On the most memorable of these occasions, my mom was left to bid adieu to the parting Greens while Dad trotted me down the platform to where he anticipated the locomotive would stop when the Florida train pulled in. Peering down the length of the drafty train-shed, I could see through the portal to the east that the swirling snow had graced signals, catenary, and the truss-work of the Passaic River drawbridges with a festive decorative look befitting the holiday season. After what seemed an interminable wait, the snow was set aglow by a headlight, and moments later a GG1 leading a train of silver cars rumbled to a stop before us. I was all agog. Up close, a GG1 looked more brawny than sleek. And wasn’t an electric locomotive supposed to be silent? Even at rest, this one roared with the sounds of blowers, compressors, and transformer hum. The whole affair smelled like a thunderstorm.

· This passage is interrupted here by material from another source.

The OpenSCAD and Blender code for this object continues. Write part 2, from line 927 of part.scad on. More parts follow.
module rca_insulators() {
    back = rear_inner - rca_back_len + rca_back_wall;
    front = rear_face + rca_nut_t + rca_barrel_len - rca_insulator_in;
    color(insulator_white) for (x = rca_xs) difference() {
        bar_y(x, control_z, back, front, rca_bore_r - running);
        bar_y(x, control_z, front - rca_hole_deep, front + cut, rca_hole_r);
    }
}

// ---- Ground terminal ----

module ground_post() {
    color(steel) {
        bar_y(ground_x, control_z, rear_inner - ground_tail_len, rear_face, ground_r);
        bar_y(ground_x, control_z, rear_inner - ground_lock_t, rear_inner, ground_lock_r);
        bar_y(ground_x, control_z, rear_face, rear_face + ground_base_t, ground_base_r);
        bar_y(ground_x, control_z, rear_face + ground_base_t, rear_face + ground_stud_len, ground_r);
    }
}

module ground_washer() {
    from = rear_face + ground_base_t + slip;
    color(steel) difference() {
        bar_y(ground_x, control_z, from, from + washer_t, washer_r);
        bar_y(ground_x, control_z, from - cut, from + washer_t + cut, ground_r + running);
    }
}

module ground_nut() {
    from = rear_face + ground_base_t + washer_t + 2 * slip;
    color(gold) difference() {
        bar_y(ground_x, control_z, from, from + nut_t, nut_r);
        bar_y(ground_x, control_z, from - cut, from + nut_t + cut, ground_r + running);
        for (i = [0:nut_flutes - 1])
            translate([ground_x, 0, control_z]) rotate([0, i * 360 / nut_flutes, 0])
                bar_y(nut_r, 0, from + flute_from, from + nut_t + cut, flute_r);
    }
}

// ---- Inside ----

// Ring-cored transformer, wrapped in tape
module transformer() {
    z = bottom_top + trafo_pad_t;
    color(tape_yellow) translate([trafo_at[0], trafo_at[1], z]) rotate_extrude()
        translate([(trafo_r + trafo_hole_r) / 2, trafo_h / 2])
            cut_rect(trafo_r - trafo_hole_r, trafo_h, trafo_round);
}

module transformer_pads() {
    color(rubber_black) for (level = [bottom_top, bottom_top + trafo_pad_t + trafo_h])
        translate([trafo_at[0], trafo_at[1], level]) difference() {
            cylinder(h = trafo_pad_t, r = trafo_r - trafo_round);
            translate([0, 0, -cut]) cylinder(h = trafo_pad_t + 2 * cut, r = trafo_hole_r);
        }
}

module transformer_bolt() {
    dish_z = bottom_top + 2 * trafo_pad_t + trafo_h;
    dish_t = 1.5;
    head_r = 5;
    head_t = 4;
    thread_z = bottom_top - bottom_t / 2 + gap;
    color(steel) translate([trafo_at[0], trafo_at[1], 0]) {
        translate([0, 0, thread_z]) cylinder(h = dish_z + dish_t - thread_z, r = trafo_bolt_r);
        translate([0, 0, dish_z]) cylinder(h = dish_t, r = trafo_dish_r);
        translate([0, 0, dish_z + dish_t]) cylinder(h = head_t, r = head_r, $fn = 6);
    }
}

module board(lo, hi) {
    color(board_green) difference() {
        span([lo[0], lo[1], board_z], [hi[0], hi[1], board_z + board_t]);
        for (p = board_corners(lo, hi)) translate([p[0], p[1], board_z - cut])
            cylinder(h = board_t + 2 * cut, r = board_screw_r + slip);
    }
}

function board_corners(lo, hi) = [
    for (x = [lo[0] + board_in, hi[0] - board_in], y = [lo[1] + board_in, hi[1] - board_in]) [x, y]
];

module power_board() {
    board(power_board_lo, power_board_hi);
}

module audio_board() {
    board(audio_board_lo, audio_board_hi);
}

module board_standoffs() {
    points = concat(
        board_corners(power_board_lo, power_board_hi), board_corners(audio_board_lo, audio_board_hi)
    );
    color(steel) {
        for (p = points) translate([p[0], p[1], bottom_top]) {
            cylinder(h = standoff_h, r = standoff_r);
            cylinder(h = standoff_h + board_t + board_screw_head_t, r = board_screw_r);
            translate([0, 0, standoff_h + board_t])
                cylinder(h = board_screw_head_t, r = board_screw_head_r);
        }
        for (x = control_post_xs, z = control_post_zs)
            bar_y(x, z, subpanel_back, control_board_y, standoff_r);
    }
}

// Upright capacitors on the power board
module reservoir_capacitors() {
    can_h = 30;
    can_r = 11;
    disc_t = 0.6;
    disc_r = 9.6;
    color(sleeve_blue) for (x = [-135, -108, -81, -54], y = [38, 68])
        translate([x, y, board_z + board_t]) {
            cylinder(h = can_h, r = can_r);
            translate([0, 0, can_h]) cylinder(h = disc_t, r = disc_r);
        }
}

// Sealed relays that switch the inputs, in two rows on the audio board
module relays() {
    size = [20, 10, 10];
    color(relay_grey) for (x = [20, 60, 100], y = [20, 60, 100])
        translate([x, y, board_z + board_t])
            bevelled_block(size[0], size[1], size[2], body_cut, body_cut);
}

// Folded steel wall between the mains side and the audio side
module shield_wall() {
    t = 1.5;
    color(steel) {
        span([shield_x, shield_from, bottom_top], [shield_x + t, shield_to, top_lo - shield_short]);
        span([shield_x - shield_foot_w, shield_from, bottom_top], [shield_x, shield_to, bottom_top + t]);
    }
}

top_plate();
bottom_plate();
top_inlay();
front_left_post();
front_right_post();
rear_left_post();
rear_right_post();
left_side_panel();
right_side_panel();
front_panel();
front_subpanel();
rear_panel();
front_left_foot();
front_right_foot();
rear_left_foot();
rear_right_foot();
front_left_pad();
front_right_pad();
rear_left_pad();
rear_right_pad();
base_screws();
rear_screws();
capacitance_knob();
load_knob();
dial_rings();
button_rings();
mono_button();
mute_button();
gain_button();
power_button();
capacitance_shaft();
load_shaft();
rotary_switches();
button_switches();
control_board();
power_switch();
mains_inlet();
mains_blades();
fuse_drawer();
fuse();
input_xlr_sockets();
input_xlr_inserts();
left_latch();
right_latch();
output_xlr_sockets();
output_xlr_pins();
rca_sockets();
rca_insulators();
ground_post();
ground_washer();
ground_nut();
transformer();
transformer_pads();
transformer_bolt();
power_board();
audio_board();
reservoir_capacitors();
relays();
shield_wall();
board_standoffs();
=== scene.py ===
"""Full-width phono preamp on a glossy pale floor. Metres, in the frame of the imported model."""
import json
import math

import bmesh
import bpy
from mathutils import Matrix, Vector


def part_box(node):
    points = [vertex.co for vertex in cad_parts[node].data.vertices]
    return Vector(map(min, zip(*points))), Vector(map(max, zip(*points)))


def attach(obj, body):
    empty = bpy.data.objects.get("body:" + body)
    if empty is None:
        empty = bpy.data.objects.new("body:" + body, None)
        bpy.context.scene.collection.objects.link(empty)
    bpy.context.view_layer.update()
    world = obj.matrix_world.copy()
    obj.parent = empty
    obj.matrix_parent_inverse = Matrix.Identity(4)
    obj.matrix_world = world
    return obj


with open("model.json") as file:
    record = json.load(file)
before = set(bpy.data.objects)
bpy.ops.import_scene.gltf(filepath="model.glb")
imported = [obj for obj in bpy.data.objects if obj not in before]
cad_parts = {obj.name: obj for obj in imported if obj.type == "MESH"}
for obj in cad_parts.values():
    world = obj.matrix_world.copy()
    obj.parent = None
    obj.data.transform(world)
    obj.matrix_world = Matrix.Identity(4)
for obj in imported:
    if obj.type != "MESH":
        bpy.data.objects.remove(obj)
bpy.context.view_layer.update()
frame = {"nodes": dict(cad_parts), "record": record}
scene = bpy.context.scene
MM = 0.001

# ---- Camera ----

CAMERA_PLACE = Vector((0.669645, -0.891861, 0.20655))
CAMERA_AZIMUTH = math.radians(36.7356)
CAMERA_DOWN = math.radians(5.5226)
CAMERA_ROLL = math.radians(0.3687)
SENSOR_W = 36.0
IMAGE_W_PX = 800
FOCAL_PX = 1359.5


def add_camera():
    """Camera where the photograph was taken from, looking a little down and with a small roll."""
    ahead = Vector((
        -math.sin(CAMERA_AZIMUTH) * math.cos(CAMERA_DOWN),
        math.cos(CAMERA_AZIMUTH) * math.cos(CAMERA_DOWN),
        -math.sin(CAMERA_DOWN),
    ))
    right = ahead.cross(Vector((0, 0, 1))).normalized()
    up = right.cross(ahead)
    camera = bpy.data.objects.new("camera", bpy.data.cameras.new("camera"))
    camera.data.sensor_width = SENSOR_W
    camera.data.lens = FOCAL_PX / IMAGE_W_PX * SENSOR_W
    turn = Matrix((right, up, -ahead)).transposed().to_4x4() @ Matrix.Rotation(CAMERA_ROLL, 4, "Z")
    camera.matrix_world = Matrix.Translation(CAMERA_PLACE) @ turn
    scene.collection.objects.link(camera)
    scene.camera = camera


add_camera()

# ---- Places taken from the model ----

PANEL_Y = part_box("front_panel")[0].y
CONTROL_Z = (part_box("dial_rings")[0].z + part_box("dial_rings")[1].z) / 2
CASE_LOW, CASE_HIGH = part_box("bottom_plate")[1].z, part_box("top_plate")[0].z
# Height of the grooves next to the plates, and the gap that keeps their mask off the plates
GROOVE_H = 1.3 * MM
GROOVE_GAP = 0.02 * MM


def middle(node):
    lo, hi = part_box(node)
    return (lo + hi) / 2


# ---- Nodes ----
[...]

While Dad and I were inspecting the big engine, the fireman, clad in overalls, descended from the cab into our midst. He had me sized up faster than had old Mrs. Bannister. With a genial smile he nodded toward his engine and casually asked, “How’d you like to have one of these under your Christmas tree?”
How would I like to have… Was he serious? Was he talking to me? It was fantastic beyond imagining! A GG1? You bet I’d like it!
My heart rang with these thoughts, but speech stuck in my throat. I couldn’t say a word. I just stared in slack-jawed, stupefied wonder.
Sensing his holiday mission here was complete, the fireman bade my dad and me a good Yule and ascended back to his post. In a moment, the fireman, my gift engine, and the dentist and his wife were all lost in a wild flurry of snow and excited musings.
For the entire 20-mile drive home through snowy New Jersey town, I remained quietly transfixed by that fireman’s proffered gift. A GG1 under my Christmas tree…
The only thing that perturbed my innocent but practical child-thought on the matter was not so much that our family was Jewish and thus had no Christmas tree, but rather… how would I have gotten the darn thing home?